Ein Schlüssel könnte sein, dafür in den kommenden Wochen im Unterricht aktiv Raum zu schaffen, um die Schätze zu heben, die in dieser Zeit verborgen liegen. Es lohnt sich, genau hinzuschauen: Welche Stärken und Ressourcen zeigen sich in kleinen gelingenden Situationen in schwieriger Zeit. Stärken wie Gestaltungswille, Geduld, Ausdauer, Liebe, die Fähigkeit, sich auf Beziehungen einzulassen, für andere zu sorgen oder sich selbst in schmerzhaften Situationen beruhigen zu können, werden sichtbar. Und diese Stärken und Fähigkeiten bilden die Basis zur Gestaltung unserer Welt.

Und was heißt das für die Bildungspolitik?

Die Verantwortlichen haben nun Zeit, bis zur nächsten Corona-Welle ihre "Hausaufgaben zu machen": eine verlässliche und bedienungsfreundliche Lernplattform für alle Schulen bereitzustellen, Schülerinnen und Schüler bei Bedarf mit digitalen Endgeräten auszustatten, Lehrerinnen und Lehrer digitalen Support bereitzustellen und datenschutzkonforme Rahmenbedingungen für Videokonferenzen zu entwickeln.   

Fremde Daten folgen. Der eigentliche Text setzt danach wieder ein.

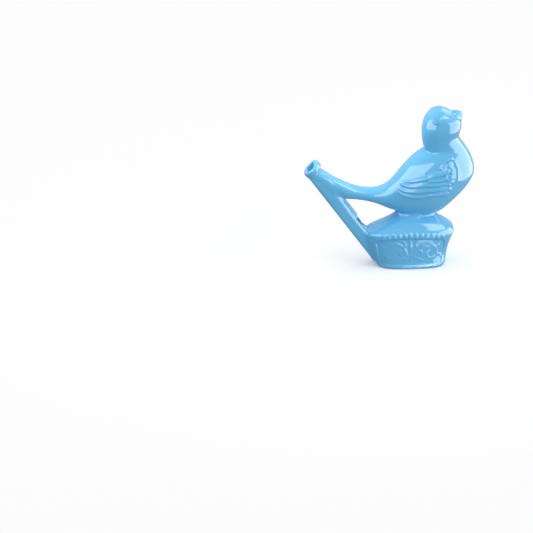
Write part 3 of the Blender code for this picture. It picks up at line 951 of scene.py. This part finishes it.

Wichtig ist es, aus den unterschiedlichen "aus dem Boden gestampften" Konzepten der verschiedenen Schulen zu lernen, was gut geklappt hat und sich dieses Knowhow gegenseitig zur Verfügung zu stellen.

So wie im persönlichen sind auch im bildungspolitischen Bereich Gelingens-Faktoren und Stärken in den Blick zu nehmen, damit der aus der Not geborene Quantensprung in digitalen und nichtdigitalen Projekten weiterentwickelt werden kann.

Claudia Schmengler ist Studienleiterin für Bildungspolitik und Pädagogik an der Evangelischen Akademie Bad Boll und Oberstudienrätin an der Geschwister-Scholl-Schule in Tübingen.